[Available data]:
-------------------------

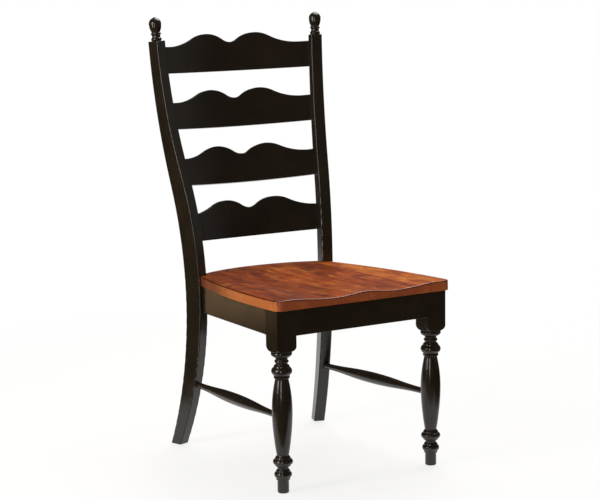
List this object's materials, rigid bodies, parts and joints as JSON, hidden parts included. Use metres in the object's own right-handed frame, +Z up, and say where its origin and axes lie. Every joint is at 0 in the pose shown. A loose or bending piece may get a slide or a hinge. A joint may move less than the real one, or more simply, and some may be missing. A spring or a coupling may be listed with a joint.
{
  "type": "ladderback chair",
  "caption": "Ladderback dining chair with sabre-curved posts, scalloped bent slats, a scooped wooden saddle seat and turned front legs.",
  "frame": {"origin": "on the floor, under the middle of the chair's bounding box", "axes": "+X to the sitter's left-right across the chair, +Y from the front edge of the seat to the back, +Z up"},
  "size_m": [0.4948, 0.635, 1.0751],
  "materials": {
    "black_lacquer": "black semi-gloss lacquer over wood",
    "stained_seat": "brown-stained, lacquered hardwood",
    "plain_wood": "bare planed hardwood",
    "dowel_wood": "bare fluted dowel wood",
    "screw_steel": "zinc-plated steel"
  },
  "bodies": {
    "root": {"apron_front": "black_lacquer", "apron_left": "black_lacquer", "apron_rear": "black_lacquer", "apron_right": "black_lacquer", "corner_brace_front_left": "plain_wood", "corner_brace_front_right": "plain_wood", "corner_brace_rear_left": "plain_wood", "corner_brace_rear_right": "plain_wood", "corner_brace_screws": "screw_steel", "finial_left": "black_lacquer", "finial_right": "black_lacquer", "front_apron_dowels": "dowel_wood", "front_leg_left": "black_lacquer", "front_leg_right": "black_lacquer", "ladder_slat_1": "black_lacquer", "ladder_slat_2": "black_lacquer", "ladder_slat_3": "black_lacquer", "ladder_slat_4": "black_lacquer", "rear_apron_dowels": "dowel_wood", "rear_post_left": "black_lacquer", "rear_post_right": "black_lacquer", "seat": "stained_seat", "seat_screws": "screw_steel", "side_apron_front_dowels": "dowel_wood", "side_apron_rear_dowels": "dowel_wood", "side_stretcher_left": "black_lacquer", "side_stretcher_right": "black_lacquer"}
  },
  "joints": []
}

-------------------------

[What is being asked]: Write out the whole listing again. Match it word for word.

[Exercise answer]:
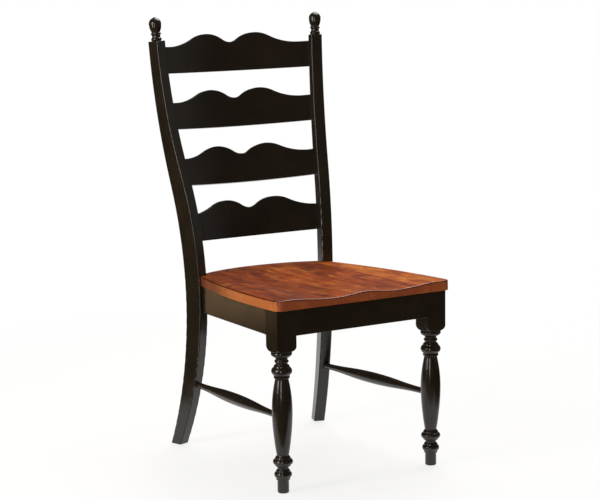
List this object's materials, rigid bodies, parts and joints as JSON, hidden parts included. Use metres in the object's own right-handed frame, +Z up, and say where its origin and axes lie. Every joint is at 0 in the pose shown. A loose or bending piece may get a slide or a hinge. A joint may move less than the real one, or more simply, and some may be missing. A spring or a coupling may be listed with a joint.
{
  "type": "ladderback chair",
  "caption": "Ladderback dining chair with sabre-curved posts, scalloped bent slats, a scooped wooden saddle seat and turned front legs.",
  "frame": {"origin": "on the floor, under the middle of the chair's bounding box", "axes": "+X to the sitter's left-right across the chair, +Y from the front edge of the seat to the back, +Z up"},
  "size_m": [0.4948, 0.635, 1.0751],
  "materials": {
    "black_lacquer": "black semi-gloss lacquer over wood",
    "stained_seat": "brown-stained, lacquered hardwood",
    "plain_wood": "bare planed hardwood",
    "dowel_wood": "bare fluted dowel wood",
    "screw_steel": "zinc-plated steel"
  },
  "bodies": {
    "root": {"apron_front": "black_lacquer", "apron_left": "black_lacquer", "apron_rear": "black_lacquer", "apron_right": "black_lacquer", "corner_brace_front_left": "plain_wood", "corner_brace_front_right": "plain_wood", "corner_brace_rear_left": "plain_wood", "corner_brace_rear_right": "plain_wood", "corner_brace_screws": "screw_steel", "finial_left": "black_lacquer", "finial_right": "black_lacquer", "front_apron_dowels": "dowel_wood", "front_leg_left": "black_lacquer", "front_leg_right": "black_lacquer", "ladder_slat_1": "black_lacquer", "ladder_slat_2": "black_lacquer", "ladder_slat_3": "black_lacquer", "ladder_slat_4": "black_lacquer", "rear_apron_dowels": "dowel_wood", "rear_post_left": "black_lacquer", "rear_post_right": "black_lacquer", "seat": "stained_seat", "seat_screws": "screw_steel", "side_apron_front_dowels": "dowel_wood", "side_apron_rear_dowels": "dowel_wood", "side_stretcher_left": "black_lacquer", "side_stretcher_right": "black_lacquer"}
  },
  "joints": []
}